I was recently involved with a Humanitri servant event in St. Louis. The mission — get four houses ready for families facing homelessness.
Because these families with women and children are often coming out of a domestic violence situation, we most likely will never meet them for the sake of their safety and anonymity.
But this is how it should be. It is about them, not us. There is no need for gratitude. It’s simply that we serve our neighbors in love.
And so, when I was asked to start the event with a devotion, I asked God that the house would be built upon the Rock through the work of this Lutheran agency and the neighboring Lutheran church.
I also reminded participants that this was not about landscaping or painting or assembling.
It is about the love of Christ for our neighbor, love shown in this tangible way of providing them shelter and a place to call home.
It seemed appropriate that we had to work rocky soil to plant landscaping as this mercy work will plow the soil for others to plant the seed of the Gospel.
And while one person may plow, another may plant, and another may water, it is the Lord of the Harvest who will bring forth the abundant fields.
Even still, it was while assembling bunk beds in children’s rooms that I really thought about the “why” of this urban mission.
I envisioned who would be living in this house and how they got there.
Perhaps it would be a mother who lives in danger and fears for her life, a mother with a son who wets the bed every night not knowing if he will be abused today.
And this mom finally gets up the courage to pack as many of their belongings that will fit in a garbage bag to leave in haste.
This mom gets up the courage and is willing to risk living homeless because she trusts that eventually someone will show mercy and help them get their lives back on track. She trusts that they will again find the stability needed for her child to thrive.

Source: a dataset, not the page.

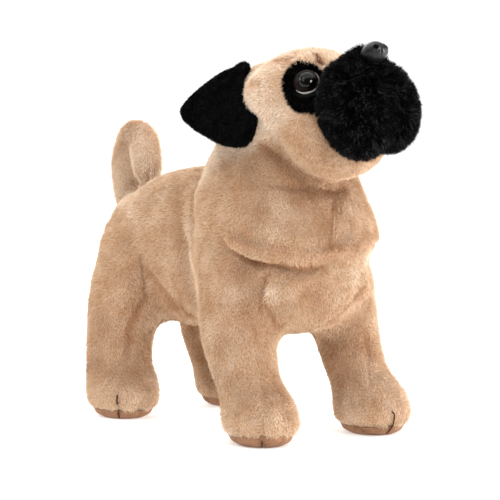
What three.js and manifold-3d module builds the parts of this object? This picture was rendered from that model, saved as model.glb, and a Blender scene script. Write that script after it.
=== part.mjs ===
// A stuffed plush toy pug, standing on four paws with its head raised.
// It is sewn from short fawn plush, with a long black plush muzzle, short black eye patches and
// ears, moulded plastic eyes and nose, suede soles and stitched toes, and is filled with fibre.
// Millimetres, +Z up. The toy faces -Y and its left side is +X. Its origin is on the floor,
// below the middle of its box.

import * as THREE from "three";
import { mergeVertices } from "three/addons/utils/BufferGeometryUtils.js";
import Module from "manifold-3d";

const wasm = await Module();
wasm.setup();

// Driving dimensions of the whole toy.
const BACK_HEIGHT = 263; // top of the back above the floor
const BELLY_HEIGHT = 99; // underside of the belly above the floor
const BODY_HALF_WIDTH = 72; // the barrel at mid length
const GAP = 0.3; // clearance between two pieces that touch

const SIDES = { left: 1, right: -1 };

// Materials, one for each cloth or moulding.
const material = (color, roughness, metalness = 0) =>
  new THREE.MeshStandardMaterial({ color, roughness, metalness });
const fawnPlush = material(0xdcb48c, 0.95);
const blackPlush = material(0x0c0b0c, 0.95);
const nosePlastic = material(0x141316, 0.3);
const eyePlastic = material(0x16100d, 0.08);
const rimPlastic = material(0xb9b2aa, 0.4);
const suede = material(0xab7e60, 0.9);
const thread = material(0x3a2013, 0.8);

// A three.js geometry as a solid, with its shared vertices merged.
function solidOf(geometry) {
  const bare = new THREE.BufferGeometry().setAttribute("position", geometry.getAttribute("position"));
  if (geometry.index) bare.setIndex(geometry.index);
  const merged = mergeVertices(bare, 1e-4);
  return new wasm.Manifold(
    new wasm.Mesh({
      numProp: 3,
      vertProperties: Float32Array.from(merged.getAttribute("position").array),
      triVerts: Uint32Array.from(merged.index.array),
    }),
  );
}

// A stuffed tube: rings carried along a smooth path, with a rounded cap at each end.
// A station is [x, y, z, half width across, half width in the other direction].
// along, where it is given, is the way that every ring faces; otherwise each faces along the path.
// roundness 1 gives elliptical rings, and less than 1 gives fuller corners.
// grow moves the whole surface outwards, or inwards when it is negative.
function tube({ stations, caps, along, roundness = 1, rings = 14, sides = 20, grow = 0 }) {
  const path = new THREE.CatmullRomCurve3(stations.map(([x, y, z]) => new THREE.Vector3(x, y, z)));
  const halves = new THREE.CatmullRomCurve3(stations.map(([, , , a, b]) => new THREE.Vector3(a, b, 0)));
  const quarter = Math.PI / 2;
  const capRings = 4;
  const rows = [];
  for (let k = 1; k <= capRings; k++) rows.push({ t: 0, angle: ((k - capRings) / capRings) * quarter });
  for (let k = 1; k < rings; k++) rows.push({ t: k / rings, angle: 0 });
  for (let k = 0; k < capRings; k++) rows.push({ t: 1, angle: (k / capRings) * quarter });

  const wide = new THREE.Vector3(1, 0, 0);
  const frameAt = (t) => {
    const tangent = along ? new THREE.Vector3(...along).normalize() : path.getTangent(t).normalize();
    const u = wide.clone().addScaledVector(tangent, -wide.dot(tangent)).normalize();
    return { tangent, u, v: tangent.clone().cross(u), centre: path.getPoint(t), half: halves.getPoint(t) };
  };
  const reach = (t, angle) => (caps[t] + grow) * Math.sin(angle);
  const full = (value) => Math.sign(value) * Math.abs(value) ** roundness;
  const positions = [];
  for (const { t, angle } of rows) {
    const { tangent, u, v, centre, half } = frameAt(t);
    if (angle !== 0) centre.addScaledVector(tangent, reach(t, angle));
    for (let j = 0; j < sides; j++) {
      const turn = (j / sides) * 2 * Math.PI;
      const point = centre
        .clone()
        .addScaledVector(u, (half.x + grow) * Math.cos(angle) * full(Math.cos(turn)))
        .addScaledVector(v, (half.y + grow) * Math.cos(angle) * full(Math.sin(turn)));
      positions.push(...point.toArray());
    }
  }
  for (const t of [0, 1]) {
    const { tangent, centre } = frameAt(t);
    positions.push(...centre.addScaledVector(tangent, reach(t, t === 0 ? -quarter : quarter)).toArray());
  }

  const index = [];
  const at = (row, j) => row * sides + (j % sides);
  const startPole = rows.length * sides;
  const endPole = startPole + 1;
  const lastRow = rows.length - 1;
  for (let j = 0; j < sides; j++) {
    for (let i = 0; i < lastRow; i++) {
      index.push(at(i, j), at(i, j + 1), at(i + 1, j + 1), at(i, j), at(i + 1, j + 1), at(i + 1, j));
    }
    index.push(startPole, at(0, j + 1), at(0, j), endPole, at(lastRow, j), at(lastRow, j + 1));
  }
  const geometry = new THREE.BufferGeometry();
  geometry.setAttribute("position", new THREE.Float32BufferAttribute(positions, 3));
  geometry.setIndex(index);
  return solidOf(geometry);
}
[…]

As I finished building a bunk bed, the mission seemed clear — every child deserves to sleep in their own bed in the safety of their own home, if only we will help.
Our mission trips then should be in partnership with organizations that desire to help others to help themselves, to help lift them out of their circumstances, thereby breaking the cycle.
Ultimately, it is about helping organizations who are in it for the long haul, who want to make a long-term transformative impact, who are concerned with mercy and dignity, and who recognize the identity of all people created in the image of God.
And yet, this by no means excuses us from our personal responsibility to care for those in need, expecting them to simply pull themselves up by their own boot straps.
To illustrate, we recently had a great deal of flooding in St. Louis, and many people were at risk of losing their homes.
So when the call for volunteers went out, I helped with sandbagging in the greater St. Louis area. Because when the water is rising, of course we come to the aid of others.
No one can single-handedly take on a river, and it might even require a water rescue.
Sometimes life becomes like that for the vulnerable and marginalized and abused — problems and circumstances are like a raging river.
Now, maybe it is self-induced at times, but we cannot simply stand idly by to see them swept away. We come to assist because that is compassion.
Here are some simple things to consider with urban mission:
- Does it provide dignity, in collaboration, to help lift people from their circumstances?
- Is it transformative rather than a simple transaction of mercy?
- Is it anchored by altar/pulpit/font of a local church?
- Is it selfless and sacrificial rather than something that benefits us in some way?
If so, then it sounds like a great opportunity.